We expect to grow our cable membership
significantly again this year. There are many
hundreds of cable operators across the world who
could find value from being part of the TM Forum.
The other key area are that we have been
working on is the whole service delivery platform
area. The TM Forum has kicked off a major
programme which has been running for about a
year now called the Service Delivery Framework.
Whilst there are tens of service delivery platforms
out there; they all tend to have a different
architecture and have different approaches. Within
the TM Forum, we have pulled all the major
vendors together to agree a common high level
architecture for service delivery platforms, which
we call the service delivery framework, and now
we are working on much more detailed
management architecture for service delivery
platforms. We are also pulling in all of the other
relevant industry groups that are working in this
are like 3GPP, OMA, and others. The goal is to get
an industry wide agreed structure for service
delivery platforms.
Q: What about a little further ahead?
A: One that is near to my heart, but which is very
much in its infancy is in the area of end-to-end
service quality management. In these increasingly
complex value chains that are emerging across
the industry, how do you manage service quality?

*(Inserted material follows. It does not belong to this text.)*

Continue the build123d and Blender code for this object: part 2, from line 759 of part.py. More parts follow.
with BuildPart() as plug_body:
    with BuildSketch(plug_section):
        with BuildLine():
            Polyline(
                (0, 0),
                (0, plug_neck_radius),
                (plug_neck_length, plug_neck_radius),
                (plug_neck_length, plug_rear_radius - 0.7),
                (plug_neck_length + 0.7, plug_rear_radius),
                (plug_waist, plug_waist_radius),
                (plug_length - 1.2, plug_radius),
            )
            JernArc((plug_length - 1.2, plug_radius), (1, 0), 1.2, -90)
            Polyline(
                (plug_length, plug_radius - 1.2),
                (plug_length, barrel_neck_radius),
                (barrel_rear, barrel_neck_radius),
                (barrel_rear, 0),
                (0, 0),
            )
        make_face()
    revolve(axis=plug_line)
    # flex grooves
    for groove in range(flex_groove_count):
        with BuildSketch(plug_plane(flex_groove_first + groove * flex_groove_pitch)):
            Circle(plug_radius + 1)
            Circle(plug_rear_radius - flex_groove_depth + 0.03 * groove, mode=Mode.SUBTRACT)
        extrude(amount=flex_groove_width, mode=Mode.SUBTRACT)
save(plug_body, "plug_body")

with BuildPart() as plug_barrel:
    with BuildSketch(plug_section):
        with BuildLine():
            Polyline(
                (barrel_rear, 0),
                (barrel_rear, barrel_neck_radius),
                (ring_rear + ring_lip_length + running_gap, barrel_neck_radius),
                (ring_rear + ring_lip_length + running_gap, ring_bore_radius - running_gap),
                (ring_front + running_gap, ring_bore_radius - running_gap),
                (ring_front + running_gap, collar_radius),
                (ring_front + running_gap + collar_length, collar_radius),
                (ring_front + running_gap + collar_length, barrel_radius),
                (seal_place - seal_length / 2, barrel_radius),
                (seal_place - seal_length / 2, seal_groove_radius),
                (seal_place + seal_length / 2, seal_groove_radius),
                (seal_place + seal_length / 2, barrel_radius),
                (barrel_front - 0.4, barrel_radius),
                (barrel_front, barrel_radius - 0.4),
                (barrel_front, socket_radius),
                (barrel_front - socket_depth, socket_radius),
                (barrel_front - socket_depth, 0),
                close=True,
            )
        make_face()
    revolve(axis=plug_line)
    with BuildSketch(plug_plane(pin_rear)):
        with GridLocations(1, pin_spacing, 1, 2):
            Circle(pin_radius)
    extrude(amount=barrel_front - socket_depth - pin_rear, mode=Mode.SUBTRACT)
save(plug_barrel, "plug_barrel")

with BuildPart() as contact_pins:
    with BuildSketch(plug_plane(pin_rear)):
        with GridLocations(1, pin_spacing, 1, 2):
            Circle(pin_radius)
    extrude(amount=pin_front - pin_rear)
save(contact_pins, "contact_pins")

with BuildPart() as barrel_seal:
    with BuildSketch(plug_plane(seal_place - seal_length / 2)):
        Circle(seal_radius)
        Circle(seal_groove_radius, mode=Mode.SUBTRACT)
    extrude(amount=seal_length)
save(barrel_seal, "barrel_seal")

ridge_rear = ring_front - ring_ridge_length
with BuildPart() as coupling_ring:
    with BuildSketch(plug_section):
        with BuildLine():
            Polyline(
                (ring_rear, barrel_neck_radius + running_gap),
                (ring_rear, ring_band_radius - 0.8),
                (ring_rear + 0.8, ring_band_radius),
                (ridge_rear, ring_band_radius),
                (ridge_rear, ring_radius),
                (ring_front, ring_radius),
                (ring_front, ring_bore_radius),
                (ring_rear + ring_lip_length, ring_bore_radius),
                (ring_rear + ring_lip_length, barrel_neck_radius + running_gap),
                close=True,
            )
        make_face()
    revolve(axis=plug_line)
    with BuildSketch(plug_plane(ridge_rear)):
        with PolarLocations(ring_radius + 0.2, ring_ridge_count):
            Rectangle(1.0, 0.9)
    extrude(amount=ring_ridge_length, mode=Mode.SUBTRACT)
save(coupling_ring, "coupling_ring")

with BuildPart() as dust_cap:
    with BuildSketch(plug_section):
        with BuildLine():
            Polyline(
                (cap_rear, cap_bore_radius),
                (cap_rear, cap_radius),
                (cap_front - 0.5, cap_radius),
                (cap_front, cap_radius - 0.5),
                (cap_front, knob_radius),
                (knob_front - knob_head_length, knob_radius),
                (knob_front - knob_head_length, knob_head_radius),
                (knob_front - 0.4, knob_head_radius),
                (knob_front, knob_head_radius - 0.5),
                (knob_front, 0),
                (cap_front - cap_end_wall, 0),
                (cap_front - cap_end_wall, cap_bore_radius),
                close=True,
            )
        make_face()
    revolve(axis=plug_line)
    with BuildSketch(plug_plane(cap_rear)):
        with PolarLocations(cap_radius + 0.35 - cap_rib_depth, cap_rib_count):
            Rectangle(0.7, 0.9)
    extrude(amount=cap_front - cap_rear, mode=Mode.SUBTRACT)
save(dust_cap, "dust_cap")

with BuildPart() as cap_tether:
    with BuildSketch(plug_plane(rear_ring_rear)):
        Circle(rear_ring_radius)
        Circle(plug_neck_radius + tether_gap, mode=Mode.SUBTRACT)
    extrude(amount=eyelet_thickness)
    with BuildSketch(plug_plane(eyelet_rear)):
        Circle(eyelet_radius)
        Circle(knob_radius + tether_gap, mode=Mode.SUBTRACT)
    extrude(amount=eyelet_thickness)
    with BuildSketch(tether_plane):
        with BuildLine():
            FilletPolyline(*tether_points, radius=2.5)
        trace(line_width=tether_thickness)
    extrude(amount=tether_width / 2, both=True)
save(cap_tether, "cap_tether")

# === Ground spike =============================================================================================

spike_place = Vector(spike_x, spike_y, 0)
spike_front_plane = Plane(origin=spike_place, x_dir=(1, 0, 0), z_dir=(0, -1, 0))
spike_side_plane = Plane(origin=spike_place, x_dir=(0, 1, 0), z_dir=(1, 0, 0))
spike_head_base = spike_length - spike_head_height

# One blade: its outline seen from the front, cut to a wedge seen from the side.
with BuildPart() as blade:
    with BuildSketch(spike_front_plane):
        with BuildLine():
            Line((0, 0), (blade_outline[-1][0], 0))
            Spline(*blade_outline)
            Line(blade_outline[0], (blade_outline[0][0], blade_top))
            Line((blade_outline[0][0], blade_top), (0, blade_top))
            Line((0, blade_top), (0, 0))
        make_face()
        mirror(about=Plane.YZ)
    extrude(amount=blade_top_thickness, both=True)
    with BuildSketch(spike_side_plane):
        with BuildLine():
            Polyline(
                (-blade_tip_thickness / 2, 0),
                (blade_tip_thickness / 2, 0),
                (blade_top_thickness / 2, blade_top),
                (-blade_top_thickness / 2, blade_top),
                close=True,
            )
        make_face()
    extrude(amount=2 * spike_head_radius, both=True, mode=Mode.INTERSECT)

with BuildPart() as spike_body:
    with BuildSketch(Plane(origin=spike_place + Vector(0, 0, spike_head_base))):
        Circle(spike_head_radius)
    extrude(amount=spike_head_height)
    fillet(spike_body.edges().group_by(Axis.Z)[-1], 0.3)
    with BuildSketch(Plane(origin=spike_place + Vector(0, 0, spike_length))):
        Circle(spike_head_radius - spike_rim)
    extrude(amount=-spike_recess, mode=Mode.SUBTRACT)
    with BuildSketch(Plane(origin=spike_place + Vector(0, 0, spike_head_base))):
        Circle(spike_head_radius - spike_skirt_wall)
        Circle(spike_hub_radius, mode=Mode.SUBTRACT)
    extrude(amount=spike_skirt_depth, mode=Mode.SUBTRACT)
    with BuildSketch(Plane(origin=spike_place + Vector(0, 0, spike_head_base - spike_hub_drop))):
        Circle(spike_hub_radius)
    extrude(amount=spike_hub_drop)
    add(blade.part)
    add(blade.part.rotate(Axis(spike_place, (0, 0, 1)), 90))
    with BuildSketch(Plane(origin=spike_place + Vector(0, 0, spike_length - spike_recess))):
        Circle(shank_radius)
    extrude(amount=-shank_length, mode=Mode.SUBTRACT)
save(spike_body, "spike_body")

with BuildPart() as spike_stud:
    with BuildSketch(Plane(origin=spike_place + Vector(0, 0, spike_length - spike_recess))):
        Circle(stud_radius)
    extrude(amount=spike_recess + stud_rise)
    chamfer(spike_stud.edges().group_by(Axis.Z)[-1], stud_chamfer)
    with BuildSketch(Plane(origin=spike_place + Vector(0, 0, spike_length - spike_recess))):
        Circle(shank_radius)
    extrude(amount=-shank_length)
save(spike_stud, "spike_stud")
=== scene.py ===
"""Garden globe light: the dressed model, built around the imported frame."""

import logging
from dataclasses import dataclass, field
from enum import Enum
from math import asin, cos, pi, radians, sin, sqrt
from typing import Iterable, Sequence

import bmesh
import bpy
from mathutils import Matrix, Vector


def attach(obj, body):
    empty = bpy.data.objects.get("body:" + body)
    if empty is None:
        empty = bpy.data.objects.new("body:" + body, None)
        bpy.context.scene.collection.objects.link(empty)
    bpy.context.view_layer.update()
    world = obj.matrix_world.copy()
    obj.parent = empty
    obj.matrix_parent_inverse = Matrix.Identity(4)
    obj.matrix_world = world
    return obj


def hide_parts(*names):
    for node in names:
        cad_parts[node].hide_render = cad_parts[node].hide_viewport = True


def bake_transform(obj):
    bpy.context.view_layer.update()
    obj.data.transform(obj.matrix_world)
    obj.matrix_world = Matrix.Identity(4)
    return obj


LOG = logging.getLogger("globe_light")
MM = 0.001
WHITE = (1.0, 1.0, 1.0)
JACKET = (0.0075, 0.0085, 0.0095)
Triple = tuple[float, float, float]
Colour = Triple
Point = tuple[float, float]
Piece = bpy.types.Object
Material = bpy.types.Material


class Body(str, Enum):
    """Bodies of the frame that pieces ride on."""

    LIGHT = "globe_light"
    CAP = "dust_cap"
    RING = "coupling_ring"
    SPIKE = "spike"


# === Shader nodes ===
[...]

How do you assure revenue and revenue allocation
across complex value chains? There are no real
standards out there. People stitched the current
structure together and it kind of works but it is
going to be inadequate for the increasingly
complex requirements for a converged world.
Consequently, we are kicking off a programme to
try and see which bits of the existing TM Forum
work we can re-use in order to create a framework
for end to end service quality management. Work
like our Service Level Agreement Handbook would
be an obvious one but there is lots of other work
we could pull in but which needs to be defined.